• _DIRECTIONS FOR THIS TASK_: Check every line of the material below for "piece". Give the number of lines that have it, and only that.

Stored items from a collection

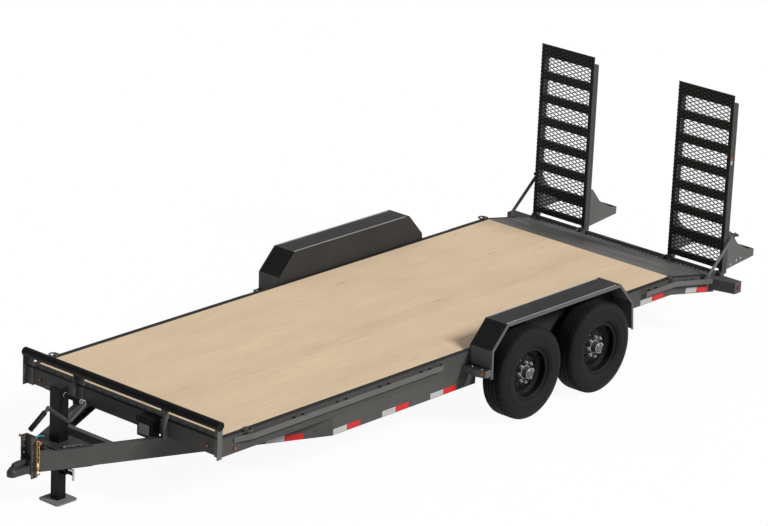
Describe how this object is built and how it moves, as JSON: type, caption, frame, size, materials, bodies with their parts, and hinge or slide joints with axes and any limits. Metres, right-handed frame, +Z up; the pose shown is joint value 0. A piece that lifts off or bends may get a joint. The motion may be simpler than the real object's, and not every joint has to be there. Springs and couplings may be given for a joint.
{
  "type": "tandem-axle plant trailer with stand-up ramps",
  "caption": "Twenty-foot tandem-axle plant trailer: timber deck, dovetail, two stand-up mesh ramps, A-frame tongue with drop-leg jack and ball coupler.",
  "frame": {"origin": "on the ground, midway between the coupler's nose and the ramp feet, on the middle plane", "axes": "+X to the rear, +Y to the trailer's right, +Z up"},
  "size_m": [7.803, 2.71, 2.118],
  "materials": {
    "frame_paint": "satin",
    "black_paint": "satin",
    "deck_wood": "sawn",
    "tyre_rubber": "matte",
    "wheel_paint": "satin",
    "bare_steel": "satin",
    "chain_gold": "plated",
    "box_plastic": "matte",
    "amber_lens": "gloss",
    "red_lens": "gloss"
  },
  "bodies": {
    "bed": {"side_rail_left": "frame_paint", "side_rail_right": "frame_paint", "header": "frame_paint", "crossmembers": "frame_paint", "dovetail_floor": "frame_paint", "rear_channel": "frame_paint", "tongue_beam_left": "frame_paint", "tongue_beam_right": "frame_paint", "tongue_crossmember": "frame_paint", "jack_mount": "frame_paint", "coupler_channel": "frame_paint", "coupler": "frame_paint", "front_posts": "frame_paint", "rub_rail_left": "frame_paint", "rub_rail_right": "frame_paint", "stake_pockets_left": "frame_paint", "stake_pockets_right": "frame_paint", "tie_down_rings": "frame_paint", "fender_left": "frame_paint", "fender_right": "frame_paint", "fender_brackets": "frame_paint", "light_boxes": "frame_paint", "hinge_bar": "frame_paint", "front_pipe": "black_paint", "jack_tube": "black_paint", "jack_leg": "black_paint", "jack_crank": "black_paint", "axle_front": "black_paint", "axle_rear": "black_paint", "leaf_springs": "black_paint", "spring_hangers_left": "black_paint", "spring_hangers_right": "black_paint", "equalizers": "black_paint", "deck_boards": "deck_wood", "junction_box": "box_plastic", "jack_pin": "bare_steel", "safety_chains": "chain_gold", "amber_lamps": "amber_lens", "red_lamps": "red_lens"},
    "wheel_set_front_left": {"tyre_front_left": "tyre_rubber", "wheel_front_left": "wheel_paint", "hub_front_left": "bare_steel"},
    "wheel_set_rear_left": {"tyre_rear_left": "tyre_rubber", "wheel_rear_left": "wheel_paint", "hub_rear_left": "bare_steel"},
    "ramp_left": {"ramp_frame_left": "frame_paint", "ramp_mesh_left": "black_paint"},
    "brace_left": {"ramp_brace_left": "frame_paint"},
    "wheel_set_front_right": {"tyre_front_right": "tyre_rubber", "wheel_front_right": "wheel_paint", "hub_front_right": "bare_steel"},
    "wheel_set_rear_right": {"tyre_rear_right": "tyre_rubber", "wheel_rear_right": "wheel_paint", "hub_rear_right": "bare_steel"},
    "ramp_right": {"ramp_frame_right": "frame_paint", "ramp_mesh_right": "black_paint"},
    "brace_right": {"ramp_brace_right": "frame_paint"}
  },
  "joints": [
    {"name": "wheel_turn_front_left", "type": "hinge", "parent": "bed", "child": "wheel_set_front_left", "pos_m": [0.5695, -1.2375, 0.389], "axis": [0, 1, 0], "continuous": true},
    {"name": "wheel_turn_rear_left", "type": "hinge", "parent": "bed", "child": "wheel_set_rear_left", "pos_m": [1.4585, -1.2375, 0.389], "axis": [0, 1, 0], "continuous": true},
    {"name": "ramp_hinge_left", "type": "hinge", "parent": "bed", "child": "ramp_left", "pos_m": [3.45832, -0.77, 0.5], "axis": [0, 1, 0], "range_deg": [0, 106]},
    {"name": "brace_pivot_left", "type": "hinge", "parent": "bed", "child": "brace_left", "pos_m": [3.1985, -1.115, 0.562], "axis": [0, 1, 0], "range_deg": [-125, 0]},
    {"name": "wheel_turn_front_right", "type": "hinge", "parent": "bed", "child": "wheel_set_front_right", "pos_m": [0.5695, 1.2375, 0.389], "axis": [0, 1, 0], "continuous": true},
    {"name": "wheel_turn_rear_right", "type": "hinge", "parent": "bed", "child": "wheel_set_rear_right", "pos_m": [1.4585, 1.2375, 0.389], "axis": [0, 1, 0], "continuous": true},
    {"name": "ramp_hinge_right", "type": "hinge", "parent": "bed", "child": "ramp_right", "pos_m": [3.45832, 0.77, 0.5], "axis": [0, 1, 0], "range_deg": [0, 106]},
    {"name": "brace_pivot_right", "type": "hinge", "parent": "bed", "child": "brace_right", "pos_m": [3.1985, 1.115, 0.562], "axis": [0, 1, 0], "range_deg": [-125, 0]}
  ]
}
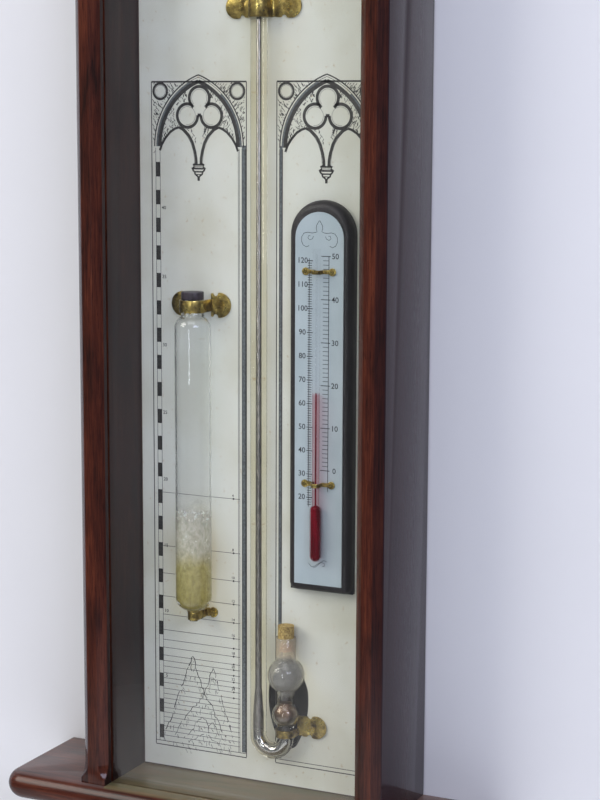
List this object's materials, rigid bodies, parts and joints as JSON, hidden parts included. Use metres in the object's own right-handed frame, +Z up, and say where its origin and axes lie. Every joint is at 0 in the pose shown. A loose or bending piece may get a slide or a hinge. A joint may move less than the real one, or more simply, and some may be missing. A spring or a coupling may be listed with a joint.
{
  "type": "fitzroy barometer",
  "caption": "Wall case with siphon barometer tube, storm glass, thermometer, printed charts, sliding front glass and knob-set pointers.",
  "frame": {"origin": "centre of the hole in the hanging plate, on the wall plane", "axes": "+Z up, -Y out of the wall towards the viewer, +X to the viewer's right"},
  "size_m": [0.312, 0.078, 1.055],
  "materials": {
    "mahogany": "French-polished",
    "mahogany_top": "French-polished",
    "back_wood": "sawn and sanded",
    "clear_glass": "drawn sheet",
    "tube_glass": "drawn and blown",
    "printed_paper": "printed",
    "black_cup": "moulded",
    "quicksilver": "liquid metal",
    "cork": "cut cork",
    "brass_sheet": "stamped and lacquered",
    "brass_turned": "turned and lacquered",
    "steel_rod": "drawn",
    "yellow_liquid": "liquid",
    "white_crystals": "loose crystals",
    "dark_wax": "poured",
    "black_wood": "ebonised",
    "scale_plate": "printed enamel",
    "red_spirit": "dyed spirit",
    "iron_screw": "cut"
  },
  "bodies": {
    "case": {"left_side_board": "mahogany", "right_side_board": "mahogany", "back_board": "back_wood", "base_shelf": "mahogany", "top_board": "mahogany_top", "pediment": "mahogany_top", "lower_chart": "printed_paper", "upper_chart": "printed_paper", "cistern_well": "black_cup", "barometer_tube": "tube_glass", "mercury": "quicksilver", "upper_tube_clip": "brass_sheet", "middle_tube_clip": "brass_sheet", "cistern_clip": "brass_sheet", "tube_clip_screws": "brass_turned", "storm_glass": "tube_glass", "storm_glass_liquid": "yellow_liquid", "storm_glass_crystals": "white_crystals", "storm_glass_cap": "dark_wax", "storm_glass_upper_clip": "brass_sheet", "storm_glass_lower_clip": "brass_sheet", "storm_clip_screws": "brass_turned", "thermometer_board": "black_wood", "thermometer_plate": "scale_plate", "thermometer_tube": "tube_glass", "thermometer_spirit": "red_spirit", "thermometer_upper_clip": "brass_sheet", "thermometer_lower_clip": "brass_sheet", "thermometer_pins": "brass_turned", "thermometer_board_screws": "iron_screw", "left_bush": "brass_turned", "right_bush": "brass_turned", "left_bearing_bracket": "brass_sheet", "right_bearing_bracket": "brass_sheet", "left_upper_guide": "brass_sheet", "left_lower_guide": "brass_sheet", "right_upper_guide": "brass_sheet", "right_lower_guide": "brass_sheet", "guide_screws": "brass_turned", "hanging_plate": "brass_sheet", "hanging_plate_screws": "brass_turned", "shelf_screws": "iron_screw", "top_board_screws": "iron_screw"},
    "glass": {"front_glass": "clear_glass"},
    "stopper": {"cistern_stopper": "cork"},
    "left_drive": {"left_pinion": "brass_turned", "left_shaft": "steel_rod", "left_knob": "brass_turned"},
    "right_drive": {"right_pinion": "brass_turned", "right_shaft": "steel_rod", "right_knob": "brass_turned"},
    "left_slide": {"left_rack": "brass_sheet", "left_pointer": "brass_sheet"},
    "right_slide": {"right_rack": "brass_sheet", "right_pointer": "brass_sheet"}
  },
  "joints": [
    {"name": "left_pointer_slide", "type": "slide", "parent": "case", "child": "left_slide", "axis": [0, 0, 1], "range_m": [-0.0625, 0.038]},
    {"name": "right_pointer_slide", "type": "slide", "parent": "case", "child": "right_slide", "axis": [0, 0, 1], "range_m": [-0.0625, 0.038]},
    {"name": "left_knob_turn", "type": "hinge", "parent": "case", "child": "left_drive", "pos_m": [-0.1, -0.0324, -0.336], "axis": [1, 0, 0], "range_deg": [-600, 366]},
    {"name": "right_knob_turn", "type": "hinge", "parent": "case", "child": "right_drive", "pos_m": [0.1, -0.0324, -0.336], "axis": [1, 0, 0], "range_deg": [-600, 366]},
    {"name": "glass_slide", "type": "slide", "parent": "case", "child": "glass", "axis": [0, 0, 1], "range_m": [0, 0.94]},
    {"name": "stopper_pull", "type": "slide", "parent": "case", "child": "stopper", "axis": [0, 0, 1], "range_m": [0, 0.02]}
  ],
  "couplings": [
    {"joint": "left_knob_turn", "follows": "left_pointer_slide", "rad_per_m": 166.67},
    {"joint": "right_knob_turn", "follows": "right_pointer_slide", "rad_per_m": 166.67}
  ]
}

• _CORRECT OUTPUT_: 2